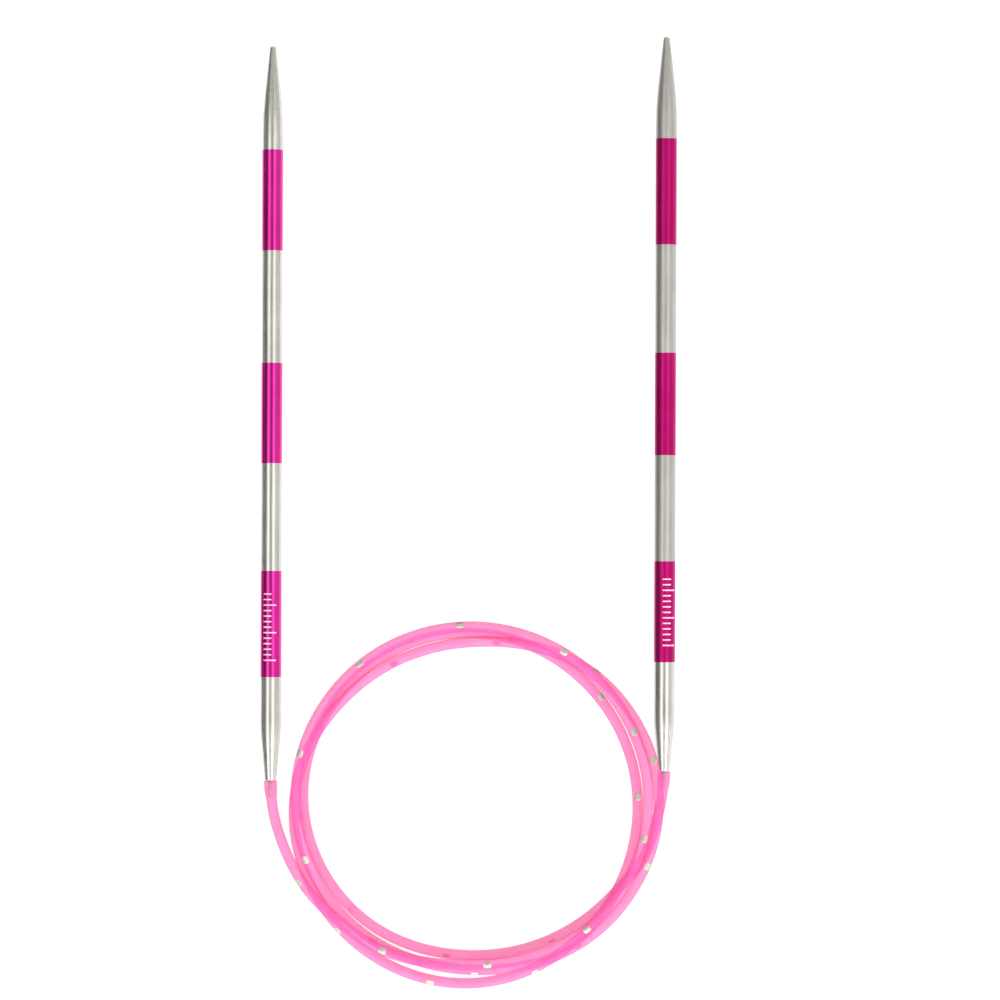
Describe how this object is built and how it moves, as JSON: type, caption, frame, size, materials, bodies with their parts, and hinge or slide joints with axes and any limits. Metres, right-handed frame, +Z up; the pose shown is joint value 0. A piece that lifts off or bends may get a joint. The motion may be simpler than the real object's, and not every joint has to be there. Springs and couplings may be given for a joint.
{
  "type": "circular knitting needle",
  "caption": "Two pointed straight metal needles with coloured bands, joined at their rear ends by a long limp translucent cord that lies in a loose round coil.",
  "frame": {"origin": "bottom centre of the two needles' bounding box, on the table they lie on", "axes": "+Y along both needles towards their points, +X from the left needle to the right one, +Z up from the table"},
  "size_m": [0.079, 0.1821, 0.0061],
  "materials": {
    "bare_aluminium": "satin, finely drawn along its length",
    "magenta_band": "metallic magenta, satin gloss",
    "steel": "turned",
    "pink_cord": "smooth, translucent hot pink"
  },
  "bodies": {
    "cord": {"cord_coil": "pink_cord", "left_cord_lead": "pink_cord", "right_cord_lead": "pink_cord", "left_swivel_pin": "steel", "right_swivel_pin": "steel"},
    "left_needle": {"left_shaft": "bare_aluminium", "left_front_band": "magenta_band", "left_middle_band": "magenta_band", "left_rear_band": "magenta_band", "left_mouth_bush": "steel"},
    "right_needle": {"right_shaft": "bare_aluminium", "right_front_band": "magenta_band", "right_middle_band": "magenta_band", "right_rear_band": "magenta_band", "right_mouth_bush": "steel"}
  },
  "joints": [
    {"name": "left_needle_swivel", "type": "hinge", "parent": "cord", "child": "left_needle", "pos_m": [-0.0375, -0.071, 0.002], "axis": [0, 1, 0], "continuous": true},
    {"name": "right_needle_swivel", "type": "hinge", "parent": "cord", "child": "right_needle", "pos_m": [0.0375, -0.069, 0.002], "axis": [0, 1, 0], "continuous": true}
  ]
}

== Description of the task ==
Show the data once more, exactly as it was written.

== Full response ==
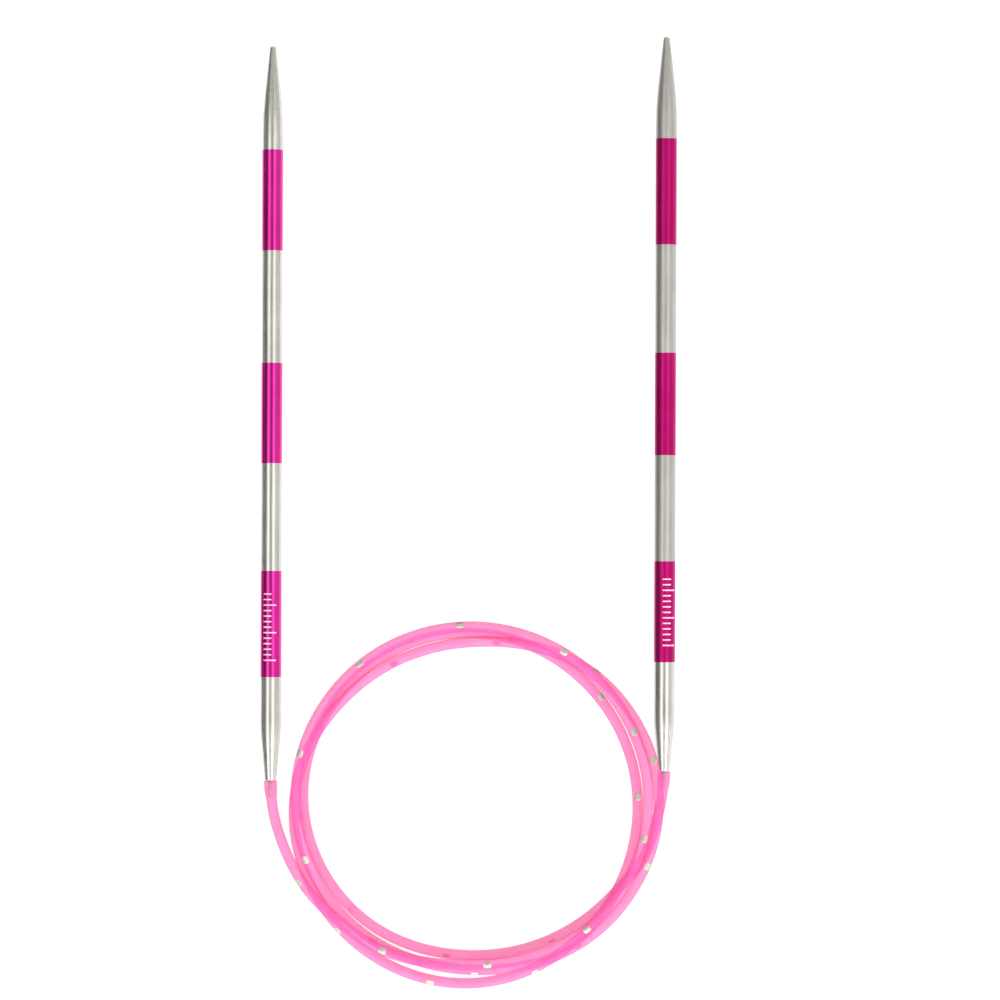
Describe how this object is built and how it moves, as JSON: type, caption, frame, size, materials, bodies with their parts, and hinge or slide joints with axes and any limits. Metres, right-handed frame, +Z up; the pose shown is joint value 0. A piece that lifts off or bends may get a joint. The motion may be simpler than the real object's, and not every joint has to be there. Springs and couplings may be given for a joint.
{
  "type": "circular knitting needle",
  "caption": "Two pointed straight metal needles with coloured bands, joined at their rear ends by a long limp translucent cord that lies in a loose round coil.",
  "frame": {"origin": "bottom centre of the two needles' bounding box, on the table they lie on", "axes": "+Y along both needles towards their points, +X from the left needle to the right one, +Z up from the table"},
  "size_m": [0.079, 0.1821, 0.0061],
  "materials": {
    "bare_aluminium": "satin, finely drawn along its length",
    "magenta_band": "metallic magenta, satin gloss",
    "steel": "turned",
    "pink_cord": "smooth, translucent hot pink"
  },
  "bodies": {
    "cord": {"cord_coil": "pink_cord", "left_cord_lead": "pink_cord", "right_cord_lead": "pink_cord", "left_swivel_pin": "steel", "right_swivel_pin": "steel"},
    "left_needle": {"left_shaft": "bare_aluminium", "left_front_band": "magenta_band", "left_middle_band": "magenta_band", "left_rear_band": "magenta_band", "left_mouth_bush": "steel"},
    "right_needle": {"right_shaft": "bare_aluminium", "right_front_band": "magenta_band", "right_middle_band": "magenta_band", "right_rear_band": "magenta_band", "right_mouth_bush": "steel"}
  },
  "joints": [
    {"name": "left_needle_swivel", "type": "hinge", "parent": "cord", "child": "left_needle", "pos_m": [-0.0375, -0.071, 0.002], "axis": [0, 1, 0], "continuous": true},
    {"name": "right_needle_swivel", "type": "hinge", "parent": "cord", "child": "right_needle", "pos_m": [0.0375, -0.069, 0.002], "axis": [0, 1, 0], "continuous": true}
  ]
}